**Short task**
Your task is to reproduce the material exactly.

====== Input ======

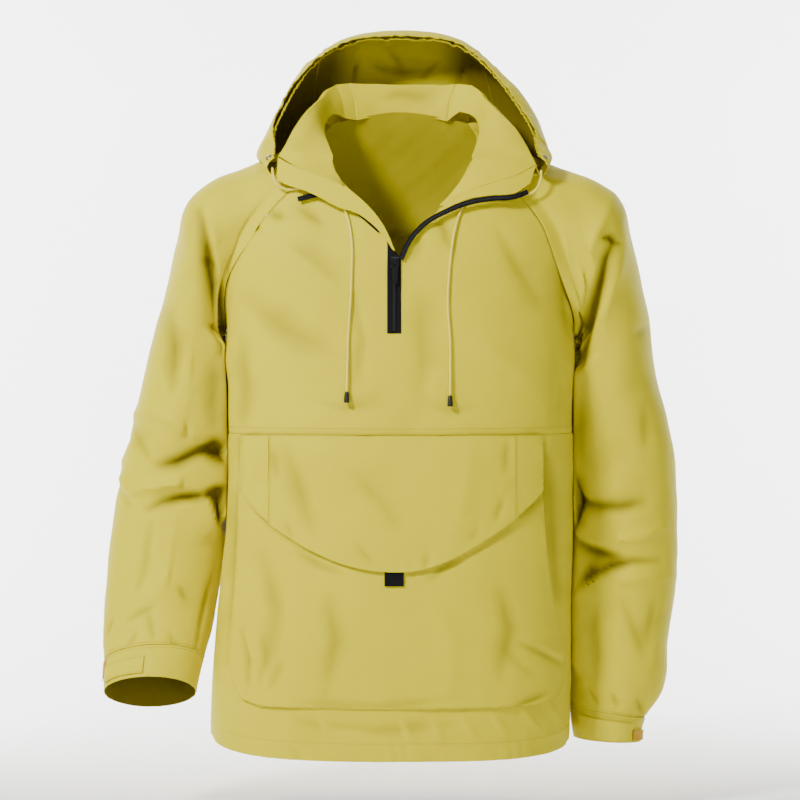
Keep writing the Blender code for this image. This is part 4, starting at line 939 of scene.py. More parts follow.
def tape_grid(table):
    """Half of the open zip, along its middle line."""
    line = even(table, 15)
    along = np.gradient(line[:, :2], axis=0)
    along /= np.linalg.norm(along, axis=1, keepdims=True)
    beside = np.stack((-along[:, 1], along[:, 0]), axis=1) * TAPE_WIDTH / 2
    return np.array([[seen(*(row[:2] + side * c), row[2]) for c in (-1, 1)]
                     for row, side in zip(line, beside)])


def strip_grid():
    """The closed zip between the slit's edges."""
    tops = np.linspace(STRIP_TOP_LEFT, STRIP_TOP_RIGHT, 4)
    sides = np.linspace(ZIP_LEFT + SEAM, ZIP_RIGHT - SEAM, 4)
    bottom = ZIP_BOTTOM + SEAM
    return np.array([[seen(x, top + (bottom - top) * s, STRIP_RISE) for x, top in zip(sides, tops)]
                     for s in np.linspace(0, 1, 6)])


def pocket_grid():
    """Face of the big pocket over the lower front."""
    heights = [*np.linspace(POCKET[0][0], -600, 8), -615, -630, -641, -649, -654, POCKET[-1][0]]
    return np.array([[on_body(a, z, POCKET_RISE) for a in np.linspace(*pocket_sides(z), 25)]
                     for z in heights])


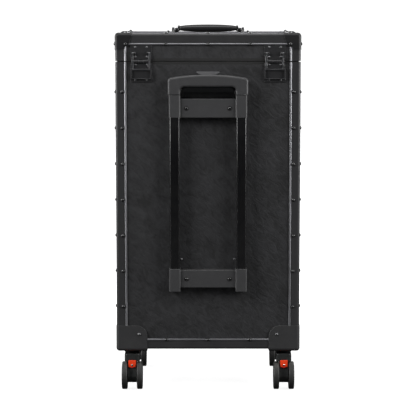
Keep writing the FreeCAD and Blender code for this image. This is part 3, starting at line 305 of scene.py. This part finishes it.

======

**Task solution**
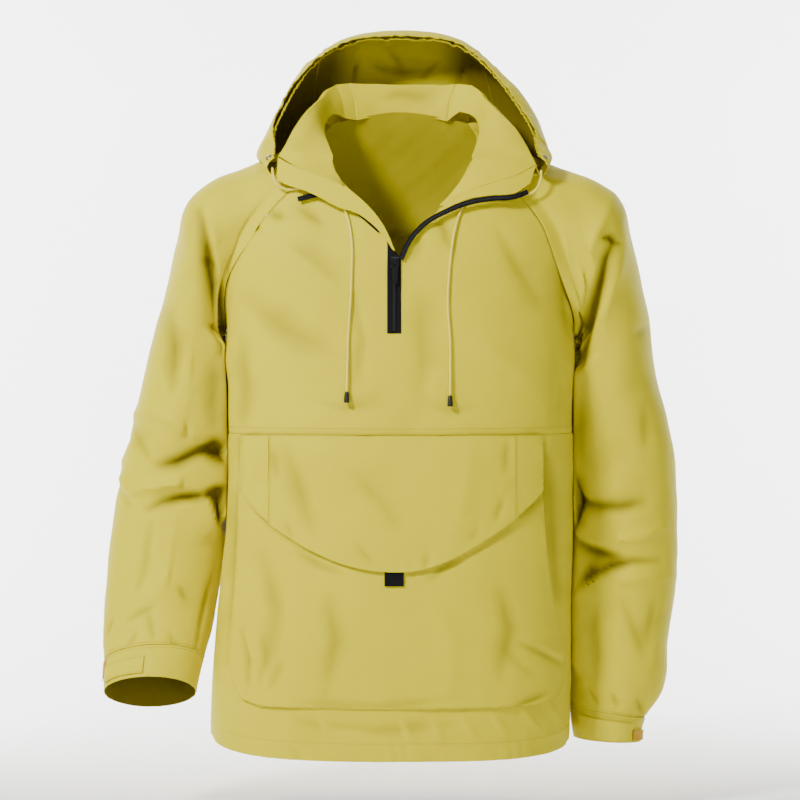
Keep writing the Blender code for this image. This is part 4, starting at line 939 of scene.py. More parts follow.
def tape_grid(table):
    """Half of the open zip, along its middle line."""
    line = even(table, 15)
    along = np.gradient(line[:, :2], axis=0)
    along /= np.linalg.norm(along, axis=1, keepdims=True)
    beside = np.stack((-along[:, 1], along[:, 0]), axis=1) * TAPE_WIDTH / 2
    return np.array([[seen(*(row[:2] + side * c), row[2]) for c in (-1, 1)]
                     for row, side in zip(line, beside)])


def strip_grid():
    """The closed zip between the slit's edges."""
    tops = np.linspace(STRIP_TOP_LEFT, STRIP_TOP_RIGHT, 4)
    sides = np.linspace(ZIP_LEFT + SEAM, ZIP_RIGHT - SEAM, 4)
    bottom = ZIP_BOTTOM + SEAM
    return np.array([[seen(x, top + (bottom - top) * s, STRIP_RISE) for x, top in zip(sides, tops)]
                     for s in np.linspace(0, 1, 6)])


def pocket_grid():
    """Face of the big pocket over the lower front."""
    heights = [*np.linspace(POCKET[0][0], -600, 8), -615, -630, -641, -649, -654, POCKET[-1][0]]
    return np.array([[on_body(a, z, POCKET_RISE) for a in np.linspace(*pocket_sides(z), 25)]
                     for z in heights])


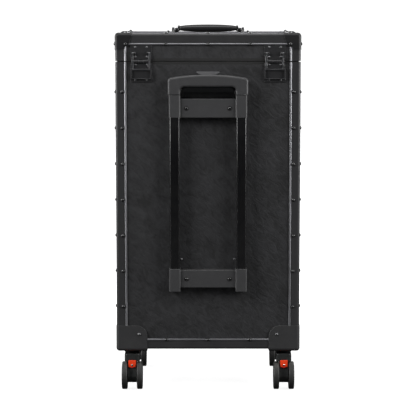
Keep writing the FreeCAD and Blender code for this image. This is part 3, starting at line 305 of scene.py. This part finishes it.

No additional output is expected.